As the exhibition reveals, Pfeiffer has been an early adopter of several technologies, from gifs to 3D printing, which have now become widespread. The editing techniques which he deployed in the 80s and 90s were incomparably more labour-intensive than they are today, when anyone with a TikTok account can produce all kinds of elaborate effects. Pfeiffer welcomes the democratisation of the practices which made his career. “I think of it in relation to printmaking, specifically,” he says. “Printmaking is a very simple and familiar set of tools, but then I think of somebody like Richard Hamilton, who in the 60s and 70s was playing with printmaking in a far more conceptual vein, mixing different categories of imagery from advertising to the history of art to pop culture.

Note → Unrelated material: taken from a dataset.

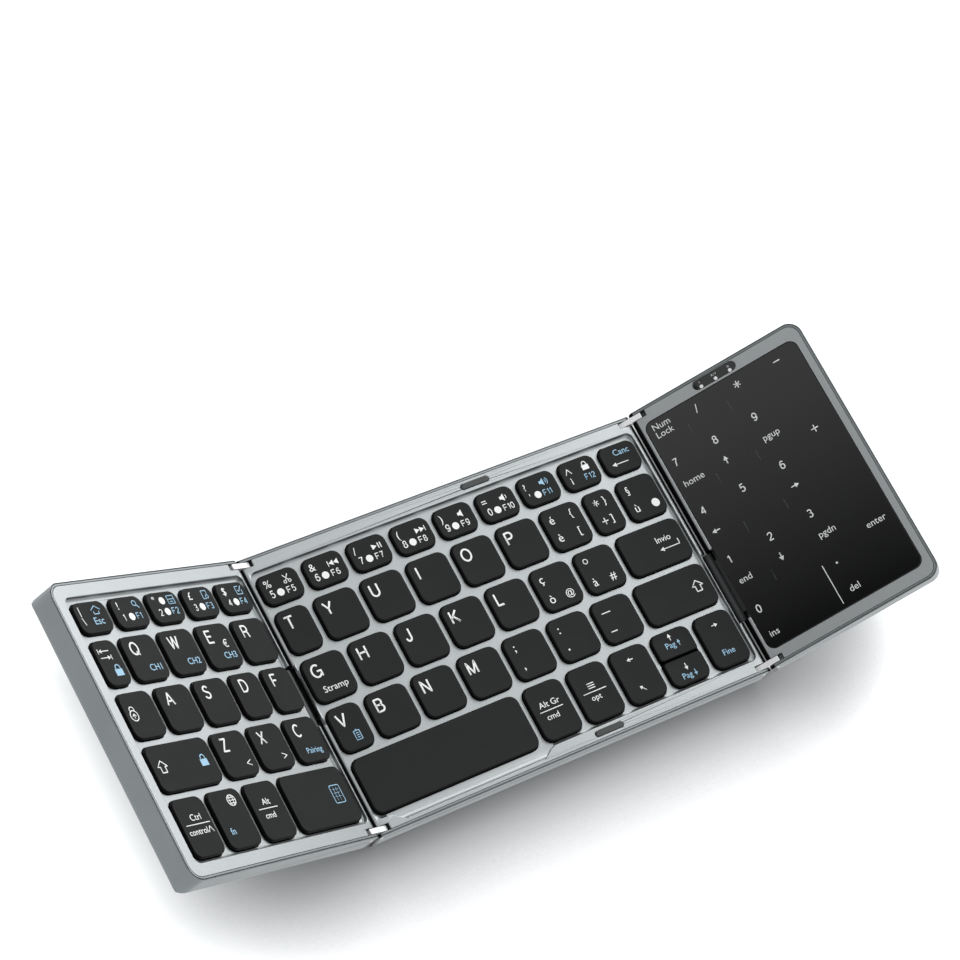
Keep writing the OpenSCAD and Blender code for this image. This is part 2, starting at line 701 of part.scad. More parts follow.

I like this mix. I don’t want to operate in an exclusive conversation and I like the idea of playing with the everyday as a material.”

But on the other hand, he does believe that social media has had the effect of dumbing culture down. “At the same time there’s a democratisation, there’s a drastic simplification – it’s like junk food,” he says. “For me, the goal is the most layered, sophisticated and playful use of language, whether that’s visual, verbal or auditory. Social media represents an amazing toolbox but at the same time, it’s not neutral.” Thanks to algorithms and the incentives of the attention economy, people are led to create certain kinds of content. But there will always be an element of contingency, unpredictability and spontaneity to visual culture. “However much these platforms might wish it were otherwise, nobody has final control,” says Pfeiffer.

Prologue to the Story of the Birth of Freedom by Paul Pfeiffer is on show at Guggenheim Bilbao until 16 March 2025.